September 13th, 2009 1 comment

My family and I have been going through some turmoil.  I am confident we will prevail.  I know things will get better soon and wounds will heal.  I know that “this too shall pass.”

A family member sent me an email today reminding me that whatever is happening now is not nearly the bottom.  I think of those families mourning over the loss of loved ones on 9/11 and the hard times that existed for all those who came before us.  I feel comforted by the fact that I am truly standing on the shoulders of giants.

Here is the memory (names removed or changed to protect their identity):

When things seem at their worst remember your forebears.  I’m thinking of your grandfather and great grandfather.  Your great grandfather was born in 1882 and fought in World War I.   He became very well to do running a garage in Czernowitz which changed from Austro-Hungary to Romania in his youth.

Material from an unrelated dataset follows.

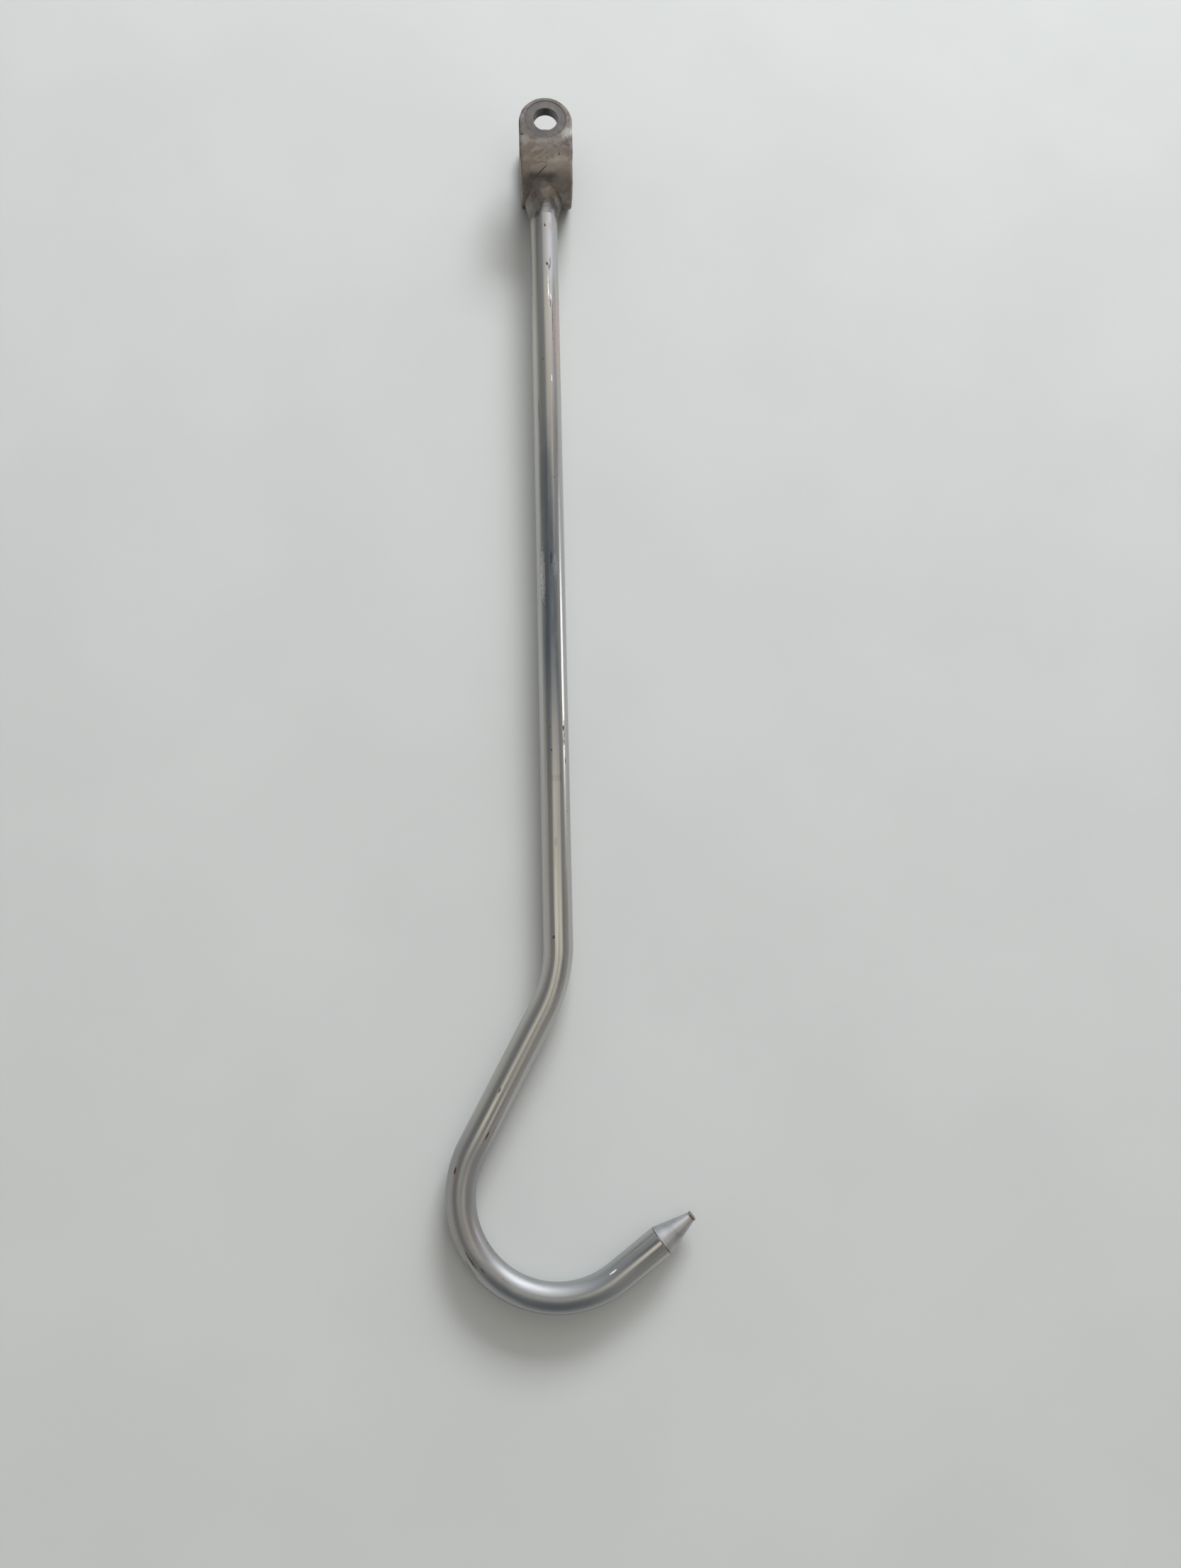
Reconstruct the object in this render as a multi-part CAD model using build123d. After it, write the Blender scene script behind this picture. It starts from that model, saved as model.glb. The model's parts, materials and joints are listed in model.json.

The country changed and the language and government changed. From straight-laced Austria to a country where baksheesh or bribery ruled.  In 1941, when he 54, the Russians came and in two days took over all the businesses. Your great grandfather gave them the key to his shop and his home and the entire family left on two days notice with only a suitcase.

Your grandfather who was drafted into the Romanian army spent the war in an American POW camp after being wounded.  My mother did not know where he was until after the war ended.  To find him she had to walk to Linz over the Alps in the winter — crossing the border without papers from Germany to find the Red Cross headquarters that listed POWs.

When he cam back we were all on welfare from 1945 to 1952.  In Germany people on welfare have to work — his job in winter and summer was to dig up the roots of huge trees that were destroyed during the bombing of Kassel. We all lived in one room in the home of a farmer who was ordered by the town to take in one refugee family. The bathroom was an outhouse.

In 1952, my father was 39 when we came to the US — we were sponsored by a Ukrainian family.  He had to work at Domino Sugar hauling 50 – 100 bags of sugar for 40 hours a week — they told him he could not get a raise because he did not speak English.  We all lived in a two rooms with no heat or hot water — a coldwater flat.  We thought we were lucky because we had an inside bathroom for the first time and did not have to use the toilet in the hallway shared by 4 other families.

In 9 years we owned a house in Queens and he was well on his way to a BA from the local college.  He worked as a senior structural checker whose meticulously drafted plans were used for hugh earth moving machines in Chile and Arizona and everywhere huge mining complexes were build.  His disappointment in life was that he could not become a social worker and journalist — one because of the pay and the other because none of us have figured out how to write something to get published.

So remember — when you think things are tough — you come from tough people who survived war and famine; people who lost home and country and were refugees and didn’t know the language.  And they made it to the next job.